Given material
════════════════

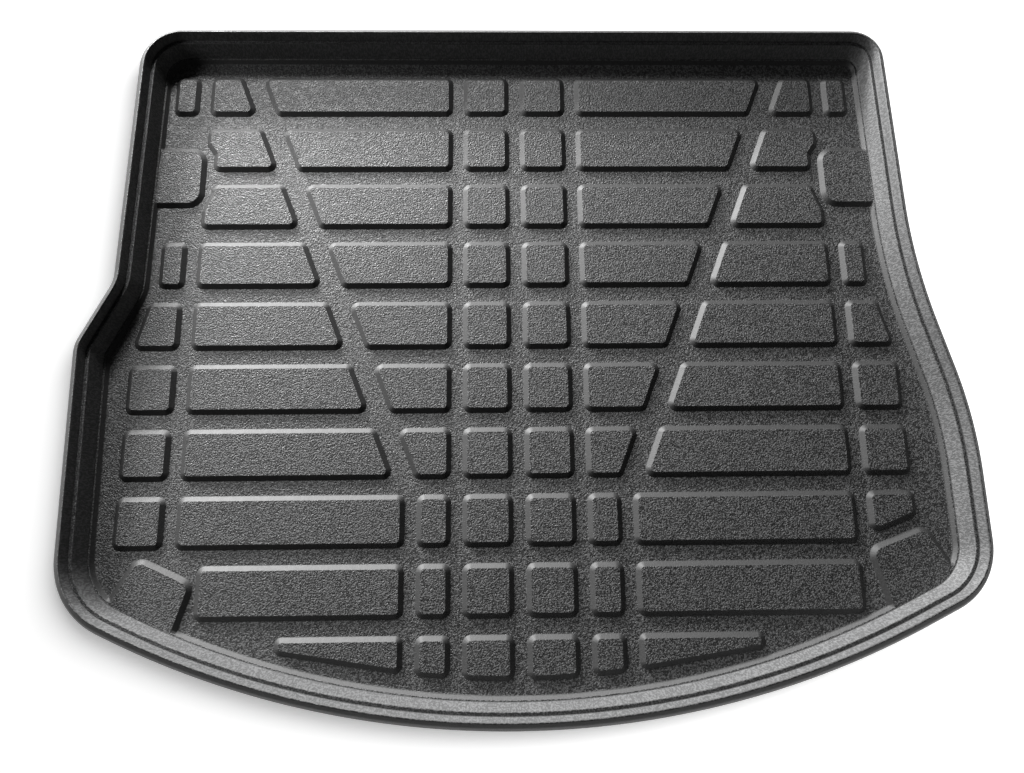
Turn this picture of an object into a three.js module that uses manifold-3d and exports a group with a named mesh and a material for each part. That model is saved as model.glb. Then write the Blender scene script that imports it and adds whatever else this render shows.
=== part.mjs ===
// Car boot liner: a shallow tray vacuum-formed from one plastic sheet.
// Millimetres, +Z up. X runs across the car, +Y towards the seats, and the
// underside of the floor lies at Z = 0. Raised blocks are hollow underneath,
// because the sheet keeps one thickness all over.

import * as THREE from 'three';
import Module from 'manifold-3d';

const wasm = await Module();
wasm.setup();

// Sheet
const sheet = 2.5;               // thickness of the formed sheet
const floorTop = sheet;          // height of the floor's upper face

// Outline of the rim, in the drawing frame: X = 0 is the middle of the block
// pattern, Y = 0 the near edge of the fifth row of blocks
const linerWidth = 1045.5;       // between the outermost points of the two sides
const linerDepth = 844.6;        // from the foremost point of the bow to the far edge
const offCentre = 7.25;          // the liner's middle lies right of the pattern's
const farEdge = 415.8;           // far edge of the rim
const nearApex = farEdge - linerDepth;
const halfWidth = linerWidth / 2;
const bowRadius = 1045;          // radius of the near bow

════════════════

Short exercise
Collect every line above that contains the word "part".

Result for this task
Turn this picture of an object into a three.js module that uses manifold-3d and exports a group with a named mesh and a material for each part. That model is saved as model.glb. Then write the Blender scene script that imports it and adds whatever else this render shows.
=== part.mjs ===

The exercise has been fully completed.